Evidence suggests that this could be such a moment.
More so than the shooting of Congresswoman Gabby Giffords last year in Tucson by a mentally disturbed man, the Martin case has provided ammunition for gun control groups largely because it so starkly touches on two of the major gun rights pillars: the expansion of self-defense doctrine into public spaces, and the growth of concealed weapons laws, especially so-called “shall issue” laws that require states to give concealed weapons permits to applicants who meet standard requirements.
On Tuesday, Sen. Dianne Feinstein (D) of California put a hold on two separate Senate bills that would add so-called state-to-state “reciprocity” to allow concealed weapons owners to cross any state line, which would test the ability of cities like New York to control who’s allowed to carry a gun in a specific jurisdiction.
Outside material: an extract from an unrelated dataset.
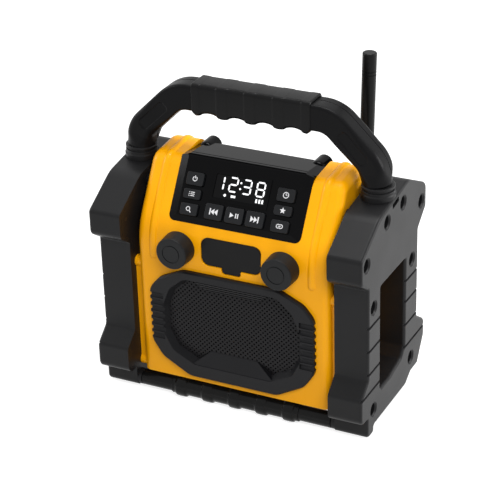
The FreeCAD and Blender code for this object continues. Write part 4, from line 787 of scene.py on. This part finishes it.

Gun owner groups have pushed the bills, saying they have the super-majority in the Senate to override Feinstein’s hold. The Brady Campaign Against Gun Violence applauded Feinstein’s move, calling the proposed laws the “George Zimmerman Armed Vigilante Acts.”
On Wednesday, Rick Scott, Florida’s Republican governor, began appointing a key Stand Your Ground review panel in the wake of Trayvon’s death, assigning his lieutenant governor, Jennifer Carroll, to lead the panel. Ms. Carroll is black and a member of both the NAACP and the NRA.
Zimmerman, who has a concealed weapons permit even though he'd once been charged, though not convicted, of assault on a police officer, has claimed that he acted in self-defense, and police originally let him go, finding no probable cause to arrest him. Last week, a Jacksonville prosecutor appointed by Governor Scott filed an arrest warrant against Zimmerman for second-degree murder charges. Zimmerman will have a chance to plead self-defense under Stand Your Ground to a judge before any jury trial happens.
Last week, Michael Yaki, a member of the US Civil Rights Commission, said he would ask the federal agency to investigate the Stand Your Ground law, ostensibly to identify whether there is a racial dimension to how it's applied.
And on the legislative front, the American Legislative Exchange Council (ALEC), a 40-year-old conservative advocacy group that supplies legislators with ready-written legislation, announced that, because of pressure from corporations that support its operations, it’s disbanding its Public Safety and Elections taskforce, which supplied states like Florida with its Stand Your Ground law.
ALEC’s decision to end their gun rights advocacy “may be the most important thing politically in terms of legislative effect” in the aftermath of the Trayvon shooting, says Professor Cook at Duke.
Gun control advocacy groups say the Trayvon shooting has given a lot of Americans pause about the expansion of concealed-carry rights – as many as 10 million Americans now have concealed carry permits, compared to a few hundred thousand a decade ago – and about the growing numbers of places where Americans can carry guns, including, in some states, restaurants, statehouses, even city parks.
“Possibly the determining issue here is that now a lot of people who have felt they’re not affected by gun violence or [looser gun laws] recognize that, ‘This could have been my kid,’ and they’re seeing the effects of these laws in the real world, and I think that’s something that’s different from past high-profile incidents,” says Josh Sugarman, founder and executive director of the Violence Policy Center in Washington, which advocates for stricter gun laws and more complete and accurate gun-tracking data.
“The fact is that the exact scenarios that [gun rights] advocacy groups said would never happen do happen – that concealed carry handgun holders do kill and not just in self-defense situations, but in road rage, domestic shootings, arguments, and bar fights.”
Gun rights groups, meanwhile, say they believe gun rights, including the concealed carry reciprocity law, will continue to expand, in part because they believe the justice system will find that Zimmerman had the right to defend himself the night he shot Trayvon. They also contend that a plurality of Americans ultimately understand that laws like concealed carry and Stand Your Ground act as deterrents to crime.
“If Gov. Rick Scott wants to know the effect of these laws, he’ll find out that they’ve resulted in a 16 percent reduction in Florida’s homicide rate,” says Larry Pratt, executive director of Gun Owners of America, in Virginia. “You’ve got a real dilemma if you’re on the anti-armed self-defense side, that [you believe] the people are so stupid they keep voting for this stuff.”